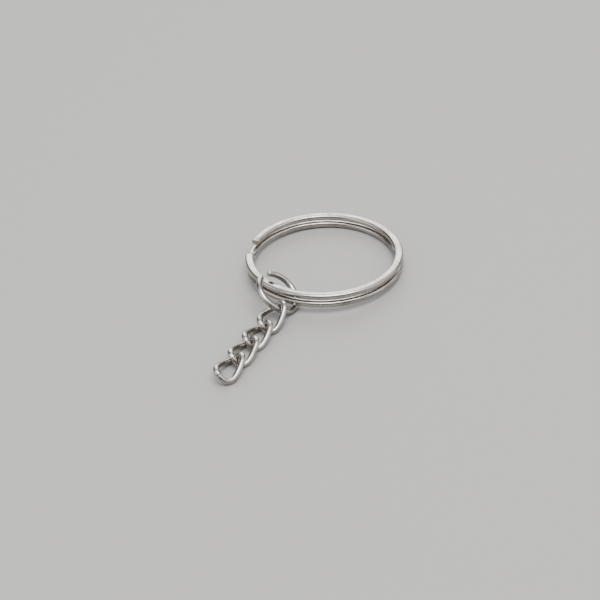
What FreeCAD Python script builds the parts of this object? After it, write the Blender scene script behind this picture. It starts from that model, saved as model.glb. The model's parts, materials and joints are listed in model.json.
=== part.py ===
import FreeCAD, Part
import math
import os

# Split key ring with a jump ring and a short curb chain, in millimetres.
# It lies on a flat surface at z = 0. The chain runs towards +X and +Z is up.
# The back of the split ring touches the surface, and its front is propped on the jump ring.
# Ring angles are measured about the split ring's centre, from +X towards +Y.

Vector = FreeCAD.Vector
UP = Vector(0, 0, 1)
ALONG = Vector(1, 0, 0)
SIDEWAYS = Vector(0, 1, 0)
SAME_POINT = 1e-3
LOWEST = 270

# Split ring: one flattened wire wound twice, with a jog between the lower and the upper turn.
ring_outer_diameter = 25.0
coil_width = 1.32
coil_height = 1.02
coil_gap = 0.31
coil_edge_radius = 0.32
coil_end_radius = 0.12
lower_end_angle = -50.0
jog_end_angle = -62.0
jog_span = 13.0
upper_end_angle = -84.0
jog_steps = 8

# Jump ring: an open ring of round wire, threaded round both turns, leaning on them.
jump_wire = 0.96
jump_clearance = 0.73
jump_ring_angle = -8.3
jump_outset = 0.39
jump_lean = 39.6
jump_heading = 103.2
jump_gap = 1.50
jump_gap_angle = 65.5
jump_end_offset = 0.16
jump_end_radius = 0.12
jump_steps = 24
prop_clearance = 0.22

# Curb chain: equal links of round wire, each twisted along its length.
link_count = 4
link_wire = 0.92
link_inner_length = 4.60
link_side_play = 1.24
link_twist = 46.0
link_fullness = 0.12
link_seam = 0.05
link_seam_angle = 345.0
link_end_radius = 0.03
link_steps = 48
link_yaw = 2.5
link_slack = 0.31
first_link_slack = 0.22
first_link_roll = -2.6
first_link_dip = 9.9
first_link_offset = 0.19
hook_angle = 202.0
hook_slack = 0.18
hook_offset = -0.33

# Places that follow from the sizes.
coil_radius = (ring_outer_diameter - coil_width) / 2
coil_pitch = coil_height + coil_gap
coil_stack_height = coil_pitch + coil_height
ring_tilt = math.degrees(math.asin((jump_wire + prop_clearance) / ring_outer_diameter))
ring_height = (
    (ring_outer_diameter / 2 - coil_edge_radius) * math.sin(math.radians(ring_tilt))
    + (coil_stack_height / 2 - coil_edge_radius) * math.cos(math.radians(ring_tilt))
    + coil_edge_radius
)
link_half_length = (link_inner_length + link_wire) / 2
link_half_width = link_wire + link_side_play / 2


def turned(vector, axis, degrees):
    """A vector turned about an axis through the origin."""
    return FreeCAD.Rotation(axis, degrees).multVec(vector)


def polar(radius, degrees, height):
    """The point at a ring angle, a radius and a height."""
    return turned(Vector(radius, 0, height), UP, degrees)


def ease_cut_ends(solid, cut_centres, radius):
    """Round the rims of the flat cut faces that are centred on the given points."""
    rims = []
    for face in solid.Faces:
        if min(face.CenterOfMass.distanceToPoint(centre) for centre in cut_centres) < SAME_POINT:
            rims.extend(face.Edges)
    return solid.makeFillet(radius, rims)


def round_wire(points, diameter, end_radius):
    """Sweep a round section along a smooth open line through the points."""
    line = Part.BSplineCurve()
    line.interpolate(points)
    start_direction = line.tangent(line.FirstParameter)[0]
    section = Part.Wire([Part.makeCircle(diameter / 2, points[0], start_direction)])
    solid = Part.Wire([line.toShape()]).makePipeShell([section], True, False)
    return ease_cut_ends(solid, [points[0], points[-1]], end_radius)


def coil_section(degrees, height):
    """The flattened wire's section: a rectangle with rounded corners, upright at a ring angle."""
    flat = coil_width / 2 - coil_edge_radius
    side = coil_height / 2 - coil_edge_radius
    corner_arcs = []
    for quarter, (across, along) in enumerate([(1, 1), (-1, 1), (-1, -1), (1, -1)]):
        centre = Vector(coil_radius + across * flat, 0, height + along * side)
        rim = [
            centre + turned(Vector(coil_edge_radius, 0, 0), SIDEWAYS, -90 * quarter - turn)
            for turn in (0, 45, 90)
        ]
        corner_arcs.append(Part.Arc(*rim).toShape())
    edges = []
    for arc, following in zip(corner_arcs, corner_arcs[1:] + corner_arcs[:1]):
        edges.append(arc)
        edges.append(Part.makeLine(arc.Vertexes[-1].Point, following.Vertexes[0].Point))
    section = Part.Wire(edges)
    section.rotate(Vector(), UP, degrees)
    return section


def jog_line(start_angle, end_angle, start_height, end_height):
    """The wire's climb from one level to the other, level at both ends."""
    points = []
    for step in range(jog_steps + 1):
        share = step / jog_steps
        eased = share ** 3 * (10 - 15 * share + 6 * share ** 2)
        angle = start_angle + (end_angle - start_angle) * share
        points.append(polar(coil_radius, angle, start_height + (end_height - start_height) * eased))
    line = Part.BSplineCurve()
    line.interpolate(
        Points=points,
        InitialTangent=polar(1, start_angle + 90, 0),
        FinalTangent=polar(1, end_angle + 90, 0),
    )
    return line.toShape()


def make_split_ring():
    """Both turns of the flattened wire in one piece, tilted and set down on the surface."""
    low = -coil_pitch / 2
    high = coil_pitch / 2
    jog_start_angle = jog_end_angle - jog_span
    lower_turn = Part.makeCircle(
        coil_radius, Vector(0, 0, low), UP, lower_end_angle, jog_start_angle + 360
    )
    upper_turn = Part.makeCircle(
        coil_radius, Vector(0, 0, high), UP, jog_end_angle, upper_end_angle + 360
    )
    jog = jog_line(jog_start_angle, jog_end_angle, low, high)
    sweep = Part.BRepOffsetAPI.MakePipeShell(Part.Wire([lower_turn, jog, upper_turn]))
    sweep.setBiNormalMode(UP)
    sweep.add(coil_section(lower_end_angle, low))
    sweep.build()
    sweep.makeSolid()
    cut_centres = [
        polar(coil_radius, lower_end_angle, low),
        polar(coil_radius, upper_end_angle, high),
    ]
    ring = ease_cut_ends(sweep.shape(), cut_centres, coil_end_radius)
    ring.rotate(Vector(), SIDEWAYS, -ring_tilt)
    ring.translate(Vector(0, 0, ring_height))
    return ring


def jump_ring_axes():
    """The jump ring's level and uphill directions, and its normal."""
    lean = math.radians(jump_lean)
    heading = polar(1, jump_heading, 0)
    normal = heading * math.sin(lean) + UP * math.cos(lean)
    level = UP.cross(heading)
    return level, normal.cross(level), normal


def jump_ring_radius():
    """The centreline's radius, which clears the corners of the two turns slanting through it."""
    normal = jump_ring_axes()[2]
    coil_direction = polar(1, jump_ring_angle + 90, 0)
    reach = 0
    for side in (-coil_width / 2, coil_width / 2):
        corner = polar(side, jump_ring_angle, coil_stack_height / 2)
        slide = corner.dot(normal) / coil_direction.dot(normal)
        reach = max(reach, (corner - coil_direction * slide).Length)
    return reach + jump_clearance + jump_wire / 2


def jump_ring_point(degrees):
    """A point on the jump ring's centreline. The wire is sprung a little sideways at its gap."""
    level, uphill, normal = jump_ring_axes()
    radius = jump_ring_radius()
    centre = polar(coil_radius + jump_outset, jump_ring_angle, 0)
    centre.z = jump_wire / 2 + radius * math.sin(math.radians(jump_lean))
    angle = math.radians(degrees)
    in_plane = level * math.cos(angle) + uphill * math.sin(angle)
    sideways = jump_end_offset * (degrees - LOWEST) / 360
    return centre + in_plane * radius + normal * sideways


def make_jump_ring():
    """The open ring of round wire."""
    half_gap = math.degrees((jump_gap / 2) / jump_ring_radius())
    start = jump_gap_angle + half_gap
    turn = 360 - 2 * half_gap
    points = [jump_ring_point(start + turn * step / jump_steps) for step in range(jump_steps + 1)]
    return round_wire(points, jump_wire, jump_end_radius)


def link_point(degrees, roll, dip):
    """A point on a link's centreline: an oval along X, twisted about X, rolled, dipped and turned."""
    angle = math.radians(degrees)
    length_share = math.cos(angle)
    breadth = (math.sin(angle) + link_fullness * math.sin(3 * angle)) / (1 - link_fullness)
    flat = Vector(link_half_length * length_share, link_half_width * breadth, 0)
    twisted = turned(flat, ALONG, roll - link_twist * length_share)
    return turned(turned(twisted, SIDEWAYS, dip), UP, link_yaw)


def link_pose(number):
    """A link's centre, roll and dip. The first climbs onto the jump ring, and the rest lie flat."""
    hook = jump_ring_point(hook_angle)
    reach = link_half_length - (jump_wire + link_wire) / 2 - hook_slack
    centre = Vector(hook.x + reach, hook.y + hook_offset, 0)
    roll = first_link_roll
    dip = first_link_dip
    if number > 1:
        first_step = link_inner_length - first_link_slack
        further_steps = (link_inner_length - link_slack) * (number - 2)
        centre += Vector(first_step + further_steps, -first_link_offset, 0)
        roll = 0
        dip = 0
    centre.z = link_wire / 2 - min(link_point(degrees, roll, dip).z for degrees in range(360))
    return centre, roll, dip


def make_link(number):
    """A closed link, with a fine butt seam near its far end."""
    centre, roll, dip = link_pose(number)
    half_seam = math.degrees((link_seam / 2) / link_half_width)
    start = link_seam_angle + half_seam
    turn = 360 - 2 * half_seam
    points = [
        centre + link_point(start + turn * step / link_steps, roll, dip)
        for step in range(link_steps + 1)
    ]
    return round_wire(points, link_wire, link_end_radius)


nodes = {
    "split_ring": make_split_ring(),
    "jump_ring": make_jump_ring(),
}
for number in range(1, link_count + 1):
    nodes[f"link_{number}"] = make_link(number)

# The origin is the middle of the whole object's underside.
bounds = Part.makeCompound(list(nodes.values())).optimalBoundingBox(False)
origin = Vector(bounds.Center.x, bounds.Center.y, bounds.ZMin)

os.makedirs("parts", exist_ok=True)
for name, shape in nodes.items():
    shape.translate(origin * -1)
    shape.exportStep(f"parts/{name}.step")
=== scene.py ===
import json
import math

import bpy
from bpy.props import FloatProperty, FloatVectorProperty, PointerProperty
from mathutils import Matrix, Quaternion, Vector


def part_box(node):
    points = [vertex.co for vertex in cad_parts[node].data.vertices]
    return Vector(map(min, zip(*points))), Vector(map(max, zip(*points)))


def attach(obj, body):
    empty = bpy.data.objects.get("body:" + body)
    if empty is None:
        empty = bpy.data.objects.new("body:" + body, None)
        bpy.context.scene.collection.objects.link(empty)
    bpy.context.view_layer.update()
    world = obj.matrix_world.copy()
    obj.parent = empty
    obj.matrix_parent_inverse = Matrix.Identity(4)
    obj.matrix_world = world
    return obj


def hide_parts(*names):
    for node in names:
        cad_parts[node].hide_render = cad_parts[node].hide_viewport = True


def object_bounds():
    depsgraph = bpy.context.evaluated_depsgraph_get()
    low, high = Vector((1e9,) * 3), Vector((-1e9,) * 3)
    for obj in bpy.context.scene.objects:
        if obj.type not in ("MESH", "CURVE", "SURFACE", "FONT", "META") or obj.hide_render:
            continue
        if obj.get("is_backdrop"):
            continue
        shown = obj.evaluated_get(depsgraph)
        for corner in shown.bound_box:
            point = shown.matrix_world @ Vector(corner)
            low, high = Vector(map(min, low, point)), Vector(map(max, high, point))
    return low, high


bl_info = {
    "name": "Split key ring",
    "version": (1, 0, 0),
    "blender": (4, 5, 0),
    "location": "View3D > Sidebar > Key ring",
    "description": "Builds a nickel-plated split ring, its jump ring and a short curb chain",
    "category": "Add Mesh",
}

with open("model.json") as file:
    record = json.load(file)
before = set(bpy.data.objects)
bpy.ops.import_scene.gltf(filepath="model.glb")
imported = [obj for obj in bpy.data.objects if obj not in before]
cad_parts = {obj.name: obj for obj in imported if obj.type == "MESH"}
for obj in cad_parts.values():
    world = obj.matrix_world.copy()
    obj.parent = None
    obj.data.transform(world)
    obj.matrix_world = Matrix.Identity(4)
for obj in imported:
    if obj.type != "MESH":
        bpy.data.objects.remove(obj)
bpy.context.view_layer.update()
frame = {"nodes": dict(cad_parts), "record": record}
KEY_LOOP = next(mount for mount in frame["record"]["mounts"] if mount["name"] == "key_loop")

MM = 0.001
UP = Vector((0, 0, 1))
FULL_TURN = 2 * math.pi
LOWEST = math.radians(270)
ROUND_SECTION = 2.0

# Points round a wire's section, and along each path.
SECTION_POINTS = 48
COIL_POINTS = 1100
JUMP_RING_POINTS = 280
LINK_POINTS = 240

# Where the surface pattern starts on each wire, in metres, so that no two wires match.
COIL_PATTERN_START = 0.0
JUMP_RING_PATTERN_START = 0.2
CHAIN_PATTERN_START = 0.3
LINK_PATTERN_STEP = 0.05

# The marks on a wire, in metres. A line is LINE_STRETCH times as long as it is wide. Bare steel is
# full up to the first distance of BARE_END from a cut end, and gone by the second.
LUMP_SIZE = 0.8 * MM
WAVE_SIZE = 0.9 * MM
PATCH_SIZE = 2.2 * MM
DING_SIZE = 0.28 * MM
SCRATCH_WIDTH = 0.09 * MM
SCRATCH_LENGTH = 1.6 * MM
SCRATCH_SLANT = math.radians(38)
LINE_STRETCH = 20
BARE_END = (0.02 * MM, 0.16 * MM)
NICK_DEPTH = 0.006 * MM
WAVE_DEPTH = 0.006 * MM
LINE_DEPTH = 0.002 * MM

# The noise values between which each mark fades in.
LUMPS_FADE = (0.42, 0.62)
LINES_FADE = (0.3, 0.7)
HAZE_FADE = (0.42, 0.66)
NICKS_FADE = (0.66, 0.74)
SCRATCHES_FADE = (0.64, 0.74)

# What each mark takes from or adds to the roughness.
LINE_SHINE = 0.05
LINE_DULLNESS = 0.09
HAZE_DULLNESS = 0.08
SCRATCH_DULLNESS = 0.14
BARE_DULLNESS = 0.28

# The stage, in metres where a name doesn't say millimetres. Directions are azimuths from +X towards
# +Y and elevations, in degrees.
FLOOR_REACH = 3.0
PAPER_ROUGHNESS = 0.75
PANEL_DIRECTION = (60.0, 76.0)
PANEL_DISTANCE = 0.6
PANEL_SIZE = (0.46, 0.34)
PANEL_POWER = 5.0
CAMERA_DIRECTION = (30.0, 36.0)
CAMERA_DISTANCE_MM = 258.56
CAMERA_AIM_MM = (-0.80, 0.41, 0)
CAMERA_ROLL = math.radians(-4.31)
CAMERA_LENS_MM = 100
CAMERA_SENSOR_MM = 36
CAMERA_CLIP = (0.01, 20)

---

= Challenge =
Using the data above, reproduce exactly the lines from the line that contains "# The origin" through the line that contains "points = [vertex.co", including both.

= Task response =
# The origin is the middle of the whole object's underside.
bounds = Part.makeCompound(list(nodes.values())).optimalBoundingBox(False)
origin = Vector(bounds.Center.x, bounds.Center.y, bounds.ZMin)

os.makedirs("parts", exist_ok=True)
for name, shape in nodes.items():
    shape.translate(origin * -1)
    shape.exportStep(f"parts/{name}.step")
=== scene.py ===
import json
import math

import bpy
from bpy.props import FloatProperty, FloatVectorProperty, PointerProperty
from mathutils import Matrix, Quaternion, Vector


def part_box(node):
    points = [vertex.co for vertex in cad_parts[node].data.vertices]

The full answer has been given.